:: What to work on ::
In the entries below, the lines from the one with "0.0, 0.0)), parts)" through the one with "bpy.data.objects.remove(obj)" are to be copied exactly; both ends count.
____
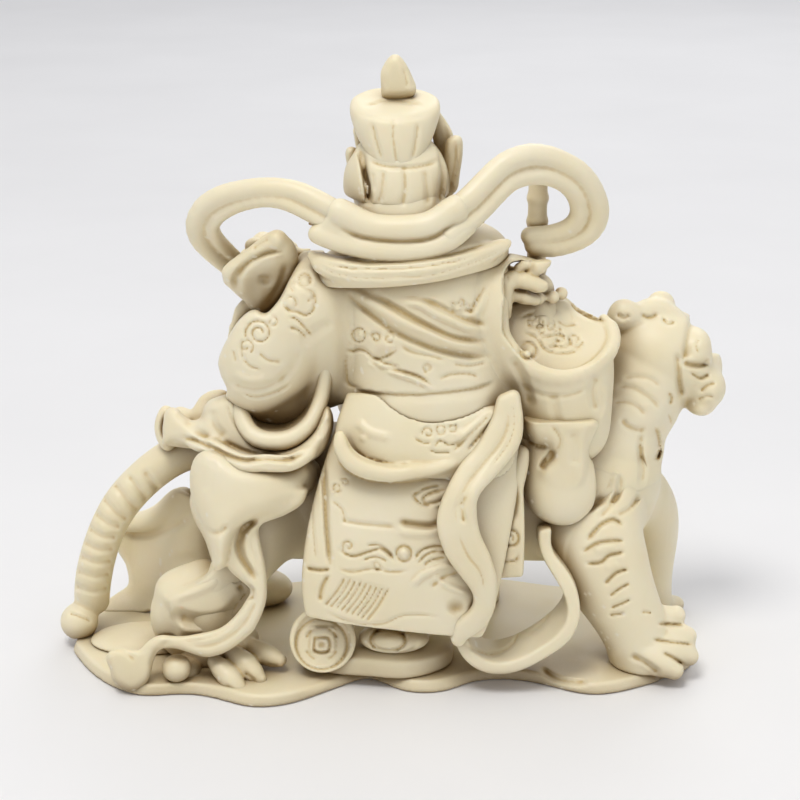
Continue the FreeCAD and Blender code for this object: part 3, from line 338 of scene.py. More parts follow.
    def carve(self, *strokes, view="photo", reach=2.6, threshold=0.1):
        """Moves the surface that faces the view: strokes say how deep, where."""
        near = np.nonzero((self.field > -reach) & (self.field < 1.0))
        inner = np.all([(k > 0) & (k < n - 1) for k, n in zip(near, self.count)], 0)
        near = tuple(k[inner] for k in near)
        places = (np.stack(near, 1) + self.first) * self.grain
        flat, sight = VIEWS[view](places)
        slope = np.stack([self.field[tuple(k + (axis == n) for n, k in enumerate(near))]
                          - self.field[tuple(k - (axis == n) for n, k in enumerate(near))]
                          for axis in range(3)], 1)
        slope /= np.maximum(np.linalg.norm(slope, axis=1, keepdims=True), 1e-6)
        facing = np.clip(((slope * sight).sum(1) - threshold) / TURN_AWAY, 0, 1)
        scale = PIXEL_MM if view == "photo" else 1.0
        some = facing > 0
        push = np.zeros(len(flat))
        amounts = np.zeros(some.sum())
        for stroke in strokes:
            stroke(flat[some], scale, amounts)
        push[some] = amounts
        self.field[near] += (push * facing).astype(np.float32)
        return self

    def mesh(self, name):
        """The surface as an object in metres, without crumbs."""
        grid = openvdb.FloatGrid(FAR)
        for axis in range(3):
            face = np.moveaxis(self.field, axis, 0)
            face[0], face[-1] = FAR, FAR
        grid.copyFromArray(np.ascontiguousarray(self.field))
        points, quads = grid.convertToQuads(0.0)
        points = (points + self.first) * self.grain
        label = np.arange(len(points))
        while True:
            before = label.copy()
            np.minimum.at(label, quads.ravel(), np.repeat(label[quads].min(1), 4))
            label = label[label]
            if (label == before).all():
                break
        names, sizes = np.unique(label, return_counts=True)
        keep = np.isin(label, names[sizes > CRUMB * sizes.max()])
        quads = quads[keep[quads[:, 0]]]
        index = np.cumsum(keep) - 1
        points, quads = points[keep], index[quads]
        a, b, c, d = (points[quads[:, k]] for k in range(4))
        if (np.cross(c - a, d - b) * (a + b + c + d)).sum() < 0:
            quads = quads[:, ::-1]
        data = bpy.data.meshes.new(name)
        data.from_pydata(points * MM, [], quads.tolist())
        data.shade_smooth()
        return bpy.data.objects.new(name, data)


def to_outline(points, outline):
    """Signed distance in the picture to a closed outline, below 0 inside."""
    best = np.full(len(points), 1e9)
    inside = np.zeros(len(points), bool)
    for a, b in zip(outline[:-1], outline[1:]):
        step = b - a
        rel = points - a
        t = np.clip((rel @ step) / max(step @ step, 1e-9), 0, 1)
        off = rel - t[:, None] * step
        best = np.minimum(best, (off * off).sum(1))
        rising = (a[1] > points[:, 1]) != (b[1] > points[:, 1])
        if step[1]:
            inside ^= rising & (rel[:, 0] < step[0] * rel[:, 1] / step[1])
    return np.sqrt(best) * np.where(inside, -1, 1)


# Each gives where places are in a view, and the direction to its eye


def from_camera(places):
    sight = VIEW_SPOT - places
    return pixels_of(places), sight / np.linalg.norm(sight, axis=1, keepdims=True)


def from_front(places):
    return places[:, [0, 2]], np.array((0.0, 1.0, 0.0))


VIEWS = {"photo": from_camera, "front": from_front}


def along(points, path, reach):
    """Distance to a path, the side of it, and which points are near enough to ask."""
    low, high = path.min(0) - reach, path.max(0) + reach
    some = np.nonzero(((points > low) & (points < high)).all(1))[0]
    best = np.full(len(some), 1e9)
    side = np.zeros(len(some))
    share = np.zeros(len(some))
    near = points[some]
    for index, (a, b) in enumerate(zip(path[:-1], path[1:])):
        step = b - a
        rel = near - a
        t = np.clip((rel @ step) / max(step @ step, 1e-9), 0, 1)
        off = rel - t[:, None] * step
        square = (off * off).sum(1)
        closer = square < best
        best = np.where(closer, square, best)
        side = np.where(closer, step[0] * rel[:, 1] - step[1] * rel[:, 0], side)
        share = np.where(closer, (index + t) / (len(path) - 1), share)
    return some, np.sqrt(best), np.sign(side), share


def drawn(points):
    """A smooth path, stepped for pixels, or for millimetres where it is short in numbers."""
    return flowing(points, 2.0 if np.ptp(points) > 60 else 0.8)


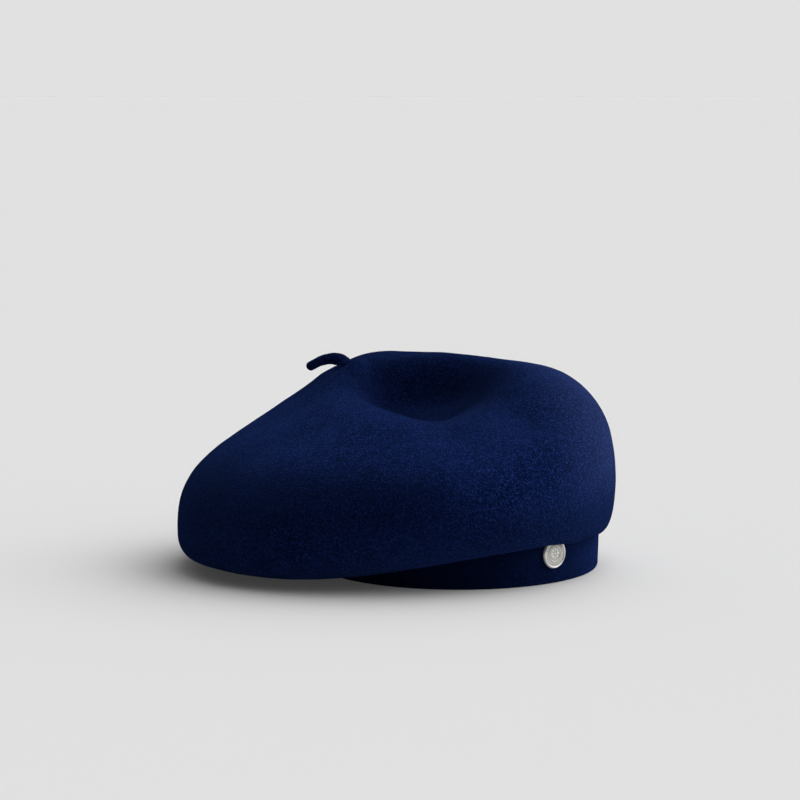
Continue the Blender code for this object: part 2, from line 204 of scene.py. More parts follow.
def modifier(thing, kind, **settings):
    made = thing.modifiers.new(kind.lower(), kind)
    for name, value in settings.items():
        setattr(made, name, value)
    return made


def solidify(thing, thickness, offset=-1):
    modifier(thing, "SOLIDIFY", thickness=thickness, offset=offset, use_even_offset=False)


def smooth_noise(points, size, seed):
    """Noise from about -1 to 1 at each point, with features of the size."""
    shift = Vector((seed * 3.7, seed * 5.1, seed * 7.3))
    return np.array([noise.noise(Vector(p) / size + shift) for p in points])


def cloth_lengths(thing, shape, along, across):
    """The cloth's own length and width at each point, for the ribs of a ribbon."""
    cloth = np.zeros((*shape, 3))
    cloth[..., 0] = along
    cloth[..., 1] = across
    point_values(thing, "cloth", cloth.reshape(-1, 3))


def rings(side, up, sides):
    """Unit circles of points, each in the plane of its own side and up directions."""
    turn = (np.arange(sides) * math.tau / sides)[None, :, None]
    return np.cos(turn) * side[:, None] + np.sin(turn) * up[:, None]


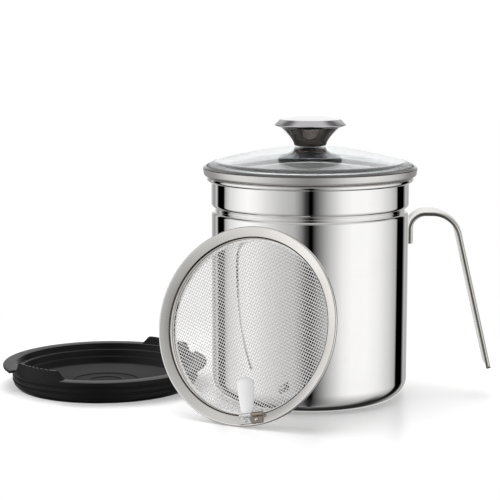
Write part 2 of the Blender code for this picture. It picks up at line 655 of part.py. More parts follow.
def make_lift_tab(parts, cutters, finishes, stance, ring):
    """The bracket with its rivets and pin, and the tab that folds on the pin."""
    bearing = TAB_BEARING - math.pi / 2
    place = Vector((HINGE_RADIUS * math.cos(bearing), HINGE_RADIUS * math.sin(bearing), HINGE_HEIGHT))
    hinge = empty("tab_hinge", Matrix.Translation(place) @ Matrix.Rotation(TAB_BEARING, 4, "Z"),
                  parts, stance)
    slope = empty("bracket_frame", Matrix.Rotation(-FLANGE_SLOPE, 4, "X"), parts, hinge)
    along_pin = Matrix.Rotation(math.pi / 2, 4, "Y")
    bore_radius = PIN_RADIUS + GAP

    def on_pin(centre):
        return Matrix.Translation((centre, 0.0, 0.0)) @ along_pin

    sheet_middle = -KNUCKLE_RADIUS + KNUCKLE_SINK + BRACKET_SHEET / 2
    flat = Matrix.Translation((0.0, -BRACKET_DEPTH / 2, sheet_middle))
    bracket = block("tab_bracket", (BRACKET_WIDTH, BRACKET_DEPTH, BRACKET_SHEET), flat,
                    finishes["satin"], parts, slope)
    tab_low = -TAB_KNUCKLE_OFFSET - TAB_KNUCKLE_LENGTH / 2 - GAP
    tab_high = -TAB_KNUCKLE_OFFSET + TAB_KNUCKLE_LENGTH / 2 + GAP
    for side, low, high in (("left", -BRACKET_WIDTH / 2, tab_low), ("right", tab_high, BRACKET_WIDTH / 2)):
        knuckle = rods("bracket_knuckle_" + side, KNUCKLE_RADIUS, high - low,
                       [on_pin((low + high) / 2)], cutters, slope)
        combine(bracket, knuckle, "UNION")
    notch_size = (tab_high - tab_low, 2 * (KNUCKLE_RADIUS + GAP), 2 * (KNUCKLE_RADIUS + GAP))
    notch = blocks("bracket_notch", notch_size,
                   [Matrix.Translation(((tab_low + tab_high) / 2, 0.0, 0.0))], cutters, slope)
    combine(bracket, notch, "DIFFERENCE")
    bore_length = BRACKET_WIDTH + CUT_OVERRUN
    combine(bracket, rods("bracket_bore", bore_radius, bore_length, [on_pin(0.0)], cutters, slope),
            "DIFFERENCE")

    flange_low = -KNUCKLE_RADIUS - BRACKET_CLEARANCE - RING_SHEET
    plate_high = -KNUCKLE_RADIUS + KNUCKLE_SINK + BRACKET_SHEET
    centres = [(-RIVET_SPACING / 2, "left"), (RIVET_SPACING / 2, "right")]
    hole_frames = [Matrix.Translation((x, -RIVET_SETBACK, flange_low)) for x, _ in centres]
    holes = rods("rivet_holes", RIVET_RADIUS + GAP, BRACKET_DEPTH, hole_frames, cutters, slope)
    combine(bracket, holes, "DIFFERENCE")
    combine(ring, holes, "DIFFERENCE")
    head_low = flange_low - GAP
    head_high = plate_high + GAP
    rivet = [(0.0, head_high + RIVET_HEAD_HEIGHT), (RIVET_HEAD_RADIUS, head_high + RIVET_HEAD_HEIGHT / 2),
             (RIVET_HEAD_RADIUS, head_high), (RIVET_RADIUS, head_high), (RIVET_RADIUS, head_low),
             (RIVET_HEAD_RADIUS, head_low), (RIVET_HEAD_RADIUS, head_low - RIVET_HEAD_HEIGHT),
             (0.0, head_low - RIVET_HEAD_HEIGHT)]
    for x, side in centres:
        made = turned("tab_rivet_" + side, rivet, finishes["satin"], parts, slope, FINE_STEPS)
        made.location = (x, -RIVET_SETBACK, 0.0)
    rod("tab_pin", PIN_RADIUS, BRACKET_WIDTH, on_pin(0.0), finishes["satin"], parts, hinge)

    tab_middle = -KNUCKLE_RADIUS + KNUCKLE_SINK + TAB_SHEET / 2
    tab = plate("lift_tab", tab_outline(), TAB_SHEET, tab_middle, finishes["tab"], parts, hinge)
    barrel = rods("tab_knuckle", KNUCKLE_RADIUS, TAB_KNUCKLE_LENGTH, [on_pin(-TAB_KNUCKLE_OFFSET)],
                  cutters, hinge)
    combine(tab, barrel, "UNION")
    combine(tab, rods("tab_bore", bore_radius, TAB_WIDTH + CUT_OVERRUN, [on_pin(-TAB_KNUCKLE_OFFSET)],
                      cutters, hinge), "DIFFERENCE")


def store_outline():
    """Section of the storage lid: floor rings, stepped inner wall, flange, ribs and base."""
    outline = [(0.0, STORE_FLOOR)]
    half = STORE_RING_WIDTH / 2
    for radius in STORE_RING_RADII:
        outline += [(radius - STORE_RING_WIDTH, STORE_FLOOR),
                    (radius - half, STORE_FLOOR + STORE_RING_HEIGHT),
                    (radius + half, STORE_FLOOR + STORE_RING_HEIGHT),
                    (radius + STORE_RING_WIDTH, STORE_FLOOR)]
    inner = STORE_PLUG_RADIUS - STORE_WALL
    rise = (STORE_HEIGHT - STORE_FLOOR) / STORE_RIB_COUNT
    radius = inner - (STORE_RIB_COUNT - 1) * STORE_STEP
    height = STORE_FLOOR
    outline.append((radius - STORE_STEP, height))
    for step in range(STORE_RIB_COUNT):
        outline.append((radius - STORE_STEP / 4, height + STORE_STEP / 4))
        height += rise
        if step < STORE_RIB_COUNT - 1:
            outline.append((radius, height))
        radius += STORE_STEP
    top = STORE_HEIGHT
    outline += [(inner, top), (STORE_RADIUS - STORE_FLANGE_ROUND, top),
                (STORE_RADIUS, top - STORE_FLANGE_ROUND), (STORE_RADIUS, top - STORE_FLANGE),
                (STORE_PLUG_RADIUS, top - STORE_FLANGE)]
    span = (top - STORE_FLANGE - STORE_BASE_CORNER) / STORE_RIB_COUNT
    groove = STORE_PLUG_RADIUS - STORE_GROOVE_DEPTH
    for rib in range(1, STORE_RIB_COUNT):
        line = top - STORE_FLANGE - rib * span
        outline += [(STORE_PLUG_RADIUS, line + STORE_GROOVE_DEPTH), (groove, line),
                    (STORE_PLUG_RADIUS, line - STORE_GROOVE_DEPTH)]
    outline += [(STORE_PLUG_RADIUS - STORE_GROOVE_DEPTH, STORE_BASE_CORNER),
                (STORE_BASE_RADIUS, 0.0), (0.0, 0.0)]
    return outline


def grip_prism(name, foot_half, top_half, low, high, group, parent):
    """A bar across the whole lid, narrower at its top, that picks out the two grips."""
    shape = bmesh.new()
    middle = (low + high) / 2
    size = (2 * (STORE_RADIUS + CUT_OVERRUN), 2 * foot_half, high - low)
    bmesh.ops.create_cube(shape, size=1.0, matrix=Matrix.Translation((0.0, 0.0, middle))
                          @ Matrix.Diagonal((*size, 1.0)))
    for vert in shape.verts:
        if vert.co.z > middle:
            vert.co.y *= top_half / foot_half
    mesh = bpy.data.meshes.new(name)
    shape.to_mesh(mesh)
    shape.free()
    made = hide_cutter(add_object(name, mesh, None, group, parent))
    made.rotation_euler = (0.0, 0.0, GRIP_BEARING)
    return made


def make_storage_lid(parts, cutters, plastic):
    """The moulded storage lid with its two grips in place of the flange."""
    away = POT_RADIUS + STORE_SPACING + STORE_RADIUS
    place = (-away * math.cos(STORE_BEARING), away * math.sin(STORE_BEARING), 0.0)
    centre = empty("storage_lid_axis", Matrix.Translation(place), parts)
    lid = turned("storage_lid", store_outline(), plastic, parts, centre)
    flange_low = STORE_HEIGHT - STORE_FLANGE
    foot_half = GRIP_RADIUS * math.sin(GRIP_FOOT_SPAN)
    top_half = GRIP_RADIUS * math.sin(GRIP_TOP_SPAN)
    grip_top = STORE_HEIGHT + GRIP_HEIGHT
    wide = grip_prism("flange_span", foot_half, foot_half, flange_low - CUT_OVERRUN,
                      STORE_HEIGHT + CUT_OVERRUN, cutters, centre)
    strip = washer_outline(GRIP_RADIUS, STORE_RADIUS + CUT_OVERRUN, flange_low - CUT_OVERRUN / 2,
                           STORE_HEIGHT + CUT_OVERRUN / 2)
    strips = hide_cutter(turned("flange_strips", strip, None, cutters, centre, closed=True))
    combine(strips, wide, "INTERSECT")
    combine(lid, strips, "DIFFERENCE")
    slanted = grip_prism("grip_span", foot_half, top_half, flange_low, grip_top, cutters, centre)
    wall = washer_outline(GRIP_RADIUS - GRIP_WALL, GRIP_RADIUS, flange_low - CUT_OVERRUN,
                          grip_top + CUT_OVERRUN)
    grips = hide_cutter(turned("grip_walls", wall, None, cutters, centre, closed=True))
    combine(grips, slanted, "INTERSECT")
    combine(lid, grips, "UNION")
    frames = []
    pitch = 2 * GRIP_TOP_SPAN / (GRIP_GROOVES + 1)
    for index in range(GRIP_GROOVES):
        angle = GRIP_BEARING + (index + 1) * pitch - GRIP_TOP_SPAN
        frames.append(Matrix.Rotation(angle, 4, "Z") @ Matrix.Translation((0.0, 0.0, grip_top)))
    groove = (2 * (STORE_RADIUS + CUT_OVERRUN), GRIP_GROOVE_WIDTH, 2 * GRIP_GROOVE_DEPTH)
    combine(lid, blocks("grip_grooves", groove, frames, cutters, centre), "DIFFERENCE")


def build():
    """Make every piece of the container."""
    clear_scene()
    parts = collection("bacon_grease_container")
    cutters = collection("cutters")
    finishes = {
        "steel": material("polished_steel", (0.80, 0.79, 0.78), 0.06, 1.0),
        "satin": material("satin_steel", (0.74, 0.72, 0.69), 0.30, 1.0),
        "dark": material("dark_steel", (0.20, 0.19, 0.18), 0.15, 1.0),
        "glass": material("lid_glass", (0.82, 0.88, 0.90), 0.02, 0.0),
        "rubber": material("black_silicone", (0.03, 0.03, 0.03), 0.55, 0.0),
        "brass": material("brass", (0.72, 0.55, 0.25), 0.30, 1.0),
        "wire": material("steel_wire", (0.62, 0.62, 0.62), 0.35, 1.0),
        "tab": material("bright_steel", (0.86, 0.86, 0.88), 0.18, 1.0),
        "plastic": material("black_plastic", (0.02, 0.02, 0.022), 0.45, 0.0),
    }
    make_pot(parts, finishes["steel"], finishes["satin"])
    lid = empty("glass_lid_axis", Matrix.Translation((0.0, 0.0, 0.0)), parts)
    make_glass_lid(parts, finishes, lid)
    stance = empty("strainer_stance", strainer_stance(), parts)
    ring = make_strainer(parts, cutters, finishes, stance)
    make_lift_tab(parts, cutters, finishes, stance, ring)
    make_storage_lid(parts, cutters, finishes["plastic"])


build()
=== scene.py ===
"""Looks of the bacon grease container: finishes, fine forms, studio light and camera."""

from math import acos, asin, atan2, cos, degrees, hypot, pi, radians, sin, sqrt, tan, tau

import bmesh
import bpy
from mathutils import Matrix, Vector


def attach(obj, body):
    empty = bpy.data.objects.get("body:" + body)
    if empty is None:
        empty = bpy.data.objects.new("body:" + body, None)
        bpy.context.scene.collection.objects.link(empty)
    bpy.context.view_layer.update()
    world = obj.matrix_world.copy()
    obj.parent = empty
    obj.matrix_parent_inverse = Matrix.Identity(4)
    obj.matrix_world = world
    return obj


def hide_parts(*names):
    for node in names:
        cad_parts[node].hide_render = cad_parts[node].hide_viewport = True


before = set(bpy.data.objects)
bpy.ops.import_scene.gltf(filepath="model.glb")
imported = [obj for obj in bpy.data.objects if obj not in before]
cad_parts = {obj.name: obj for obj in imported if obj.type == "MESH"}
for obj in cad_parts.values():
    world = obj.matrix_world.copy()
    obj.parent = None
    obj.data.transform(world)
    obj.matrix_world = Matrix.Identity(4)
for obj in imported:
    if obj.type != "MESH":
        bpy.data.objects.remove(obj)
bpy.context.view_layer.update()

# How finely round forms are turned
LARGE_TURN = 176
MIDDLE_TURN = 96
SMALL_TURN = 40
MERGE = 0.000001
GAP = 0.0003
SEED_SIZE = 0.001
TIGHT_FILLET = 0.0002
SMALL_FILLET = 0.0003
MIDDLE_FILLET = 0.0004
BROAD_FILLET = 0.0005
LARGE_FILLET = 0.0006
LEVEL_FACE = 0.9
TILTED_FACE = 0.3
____
:: In response ::
    lid = empty("glass_lid_axis", Matrix.Translation((0.0, 0.0, 0.0)), parts)
    make_glass_lid(parts, finishes, lid)
    stance = empty("strainer_stance", strainer_stance(), parts)
    ring = make_strainer(parts, cutters, finishes, stance)
    make_lift_tab(parts, cutters, finishes, stance, ring)
    make_storage_lid(parts, cutters, finishes["plastic"])


build()
=== scene.py ===
"""Looks of the bacon grease container: finishes, fine forms, studio light and camera."""

from math import acos, asin, atan2, cos, degrees, hypot, pi, radians, sin, sqrt, tan, tau

import bmesh
import bpy
from mathutils import Matrix, Vector


def attach(obj, body):
    empty = bpy.data.objects.get("body:" + body)
    if empty is None:
        empty = bpy.data.objects.new("body:" + body, None)
        bpy.context.scene.collection.objects.link(empty)
    bpy.context.view_layer.update()
    world = obj.matrix_world.copy()
    obj.parent = empty
    obj.matrix_parent_inverse = Matrix.Identity(4)
    obj.matrix_world = world
    return obj


def hide_parts(*names):
    for node in names:
        cad_parts[node].hide_render = cad_parts[node].hide_viewport = True


before = set(bpy.data.objects)
bpy.ops.import_scene.gltf(filepath="model.glb")
imported = [obj for obj in bpy.data.objects if obj not in before]
cad_parts = {obj.name: obj for obj in imported if obj.type == "MESH"}
for obj in cad_parts.values():
    world = obj.matrix_world.copy()
    obj.parent = None
    obj.data.transform(world)
    obj.matrix_world = Matrix.Identity(4)
for obj in imported:
    if obj.type != "MESH":
        bpy.data.objects.remove(obj)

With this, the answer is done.